The sixth edition of the Loewe Foundation Craft Prize is being exhibited in the studio space of Isamu Noguchi (1904–88). This nondescript, single-storey building is where Noguchi worked from 1961 until he died, and it enabled him to identify the empty Depression-era factory opposite that he purchased in 1974 to transform into what remains the Noguchi Museum, with its seductive formal garden and evasive stone sculptures.

The campus of museum and studio has a strong personality, somewhere between Buddhist retreat and hushed design store. The studio itself is made of red brick walls that support a bank of uninterrupted iron-frame windows, the same height as the bricks. Inside, the space is clear and bright – but as the late afternoon sun comes through one side of the building, a living mural seems to be created by the tree outside. Its leaves are vivid green – the only colour visible from this white and grey interior. This is a happy reminder of the influence of nature upon Noguchi – and it sets the tone for a space in which is currently displayed the work of the 30 finalists in the Loewe Foundation Craft Prize (until 18 June).

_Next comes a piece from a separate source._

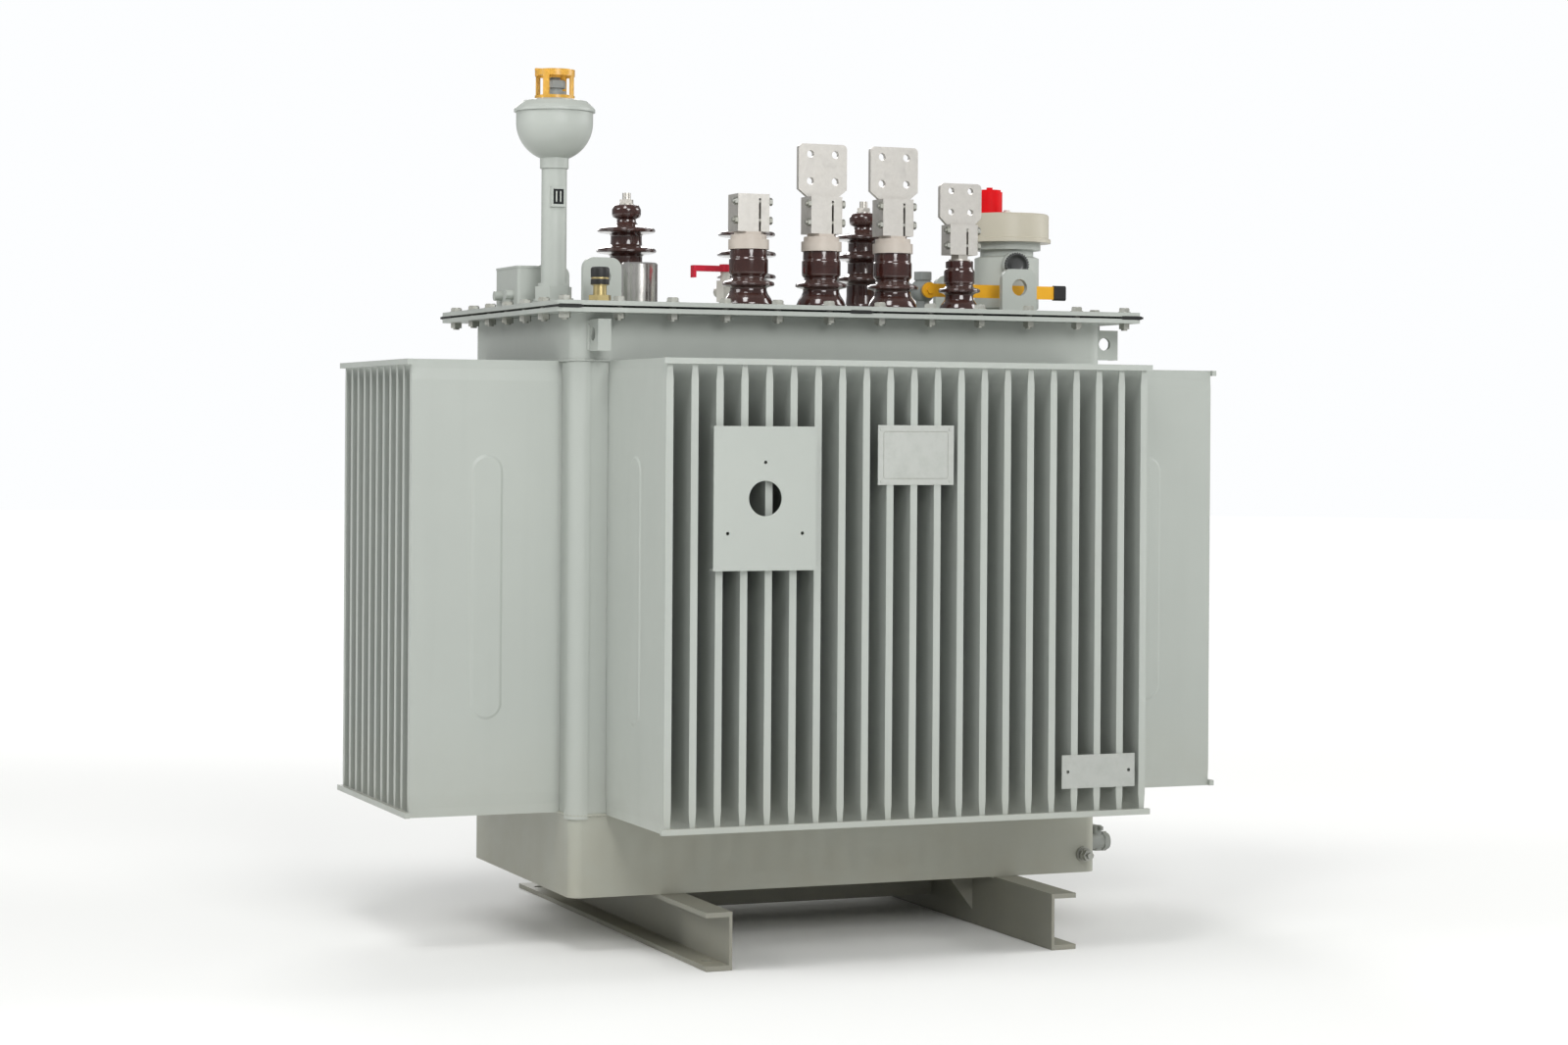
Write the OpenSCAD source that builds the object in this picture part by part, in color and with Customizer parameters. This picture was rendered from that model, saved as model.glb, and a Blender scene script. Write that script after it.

Founded in 2016, this prize rewards artistry – but with its close attention to technique and process, it is not an art prize. It would be misleading, however, to suggest that function is the primary concern. This leads us to an interesting proposition when the figure of Noguchi is so directly invoked.

Noguchi is a man to whom the descriptor ‘polymath’ is often attached, which might just mean ‘hard to categorise’. He was certainly an artist, but he also designed sets for Martha Graham, baby monitors and lampshades (in a style that was copied by nearly everyone from Habitat to BHS). He is possibly best known for his coffee table. Yet his work sought to push objects to a point of uselessness precisely to discover what their point was, pitting craft and function against each other. Seen in this light, the works in the Loewe Foundation Craft Prize exhibition seem to be having a conversation with the previous inhabitant of the space. They prove their right to be in his company by their technical virtuosity.

black ceramic vessel

Black Triangulated Form (2022), Prue Venables. Photo: © Loewe Foundation

Even one of the apparently simplest objects in the room demonstrates a mastery of material. Black Triangulated Form (2022) by Prue Venables is a hand-thrown Limoges porcelain vessel. Its base is a triangle set in opposition to the triangular profile of the opening at the top. The form is further complicated by the curves of the surface on the sides of the vessel. Painted in a rich black glaze, it seems to suck in the light, insisting on the viewer the cool, understated confidence with which it defines its own relationship to space and volume.

Perhaps it is the boldness of the New York sun, but the works that most caught my attention are the pieces that seemed most fragile. Luz Moreno Pinart’s El Retiro (2022) and Jana Visser’s In the Almost (2021) stand out from their more substantial counterparts. El Retiro in particular flirts with invisibility. Almost inconceivably thin strands of paper are knotted together in a technique that Moreno Pinart learned in Kyoto: the adoption of national techniques into the practice of artists (or is that artisans?) of other nationalities is a feature of this cadre of makers. The knots are painted red. Delicately hanging on a Perspex board, the red ends of the knots suggest countless dried flowers knotted together – a web of saffron. Each knot is supposed to represent a significant moment in the artist’s life; I don’t know that such a literal-minded interpretation brings all that much to the work, especially when Moreno Pinart also explains the floral echo as an allusion to pollen and representing life and growth. Flowers have quite enough of a language not to need this translation.

In the Almost evokes matters of life and death through weaving, rather than knotting. A wave of gossamer strands of weft, achieved with a jacquard loom, are manipulated so that they hang in delicate arcs like some beautiful abstraction of a spider’s web. A wonderful object in its own right, the inspiration for the piece is the cyclical passage of breath through the body and its relationship with the rhythmic movements of weaving.

abstract white sculpture

Metanoia (2019), Eriko Inazaki. Photo: © Loewe Foundation

Narratives such as these raise a question about whether the craft works on show are capable of sustaining such interpretations. There is no denying the technical prowess of each work on display here. Some of it is truly mindboggling – see the exquisite delicacy of prize winner Eriko Inazaki’s ceramic Metanoia (2019) that took more than a year to make and seems to depict a fantasy landscape upon its surface – but that doesn’t mean they need to be a meditation on something specific to be meaningful. Noguchi was interested in uselessness as a means of stimulating thought. He was no stranger to inviting interpretation through carefully chosen titles, but then again, he built his own museum to make sure people looked at his works the right way.

As well as being a thrilling celebration of talent, this exhibition suggests that there might be something rewarding in looking at these ‘useless’ objects not with thoughts of Noguchi in mind, but in defiance of him. It is not the mastery of Zen philosophy that craft objects need to evoke, but simply mastery of technique and process.

The Loewe Foundation Craft Prize 2023 exhibition is at Isamu Noguchi’s Studio in New York until 18 June.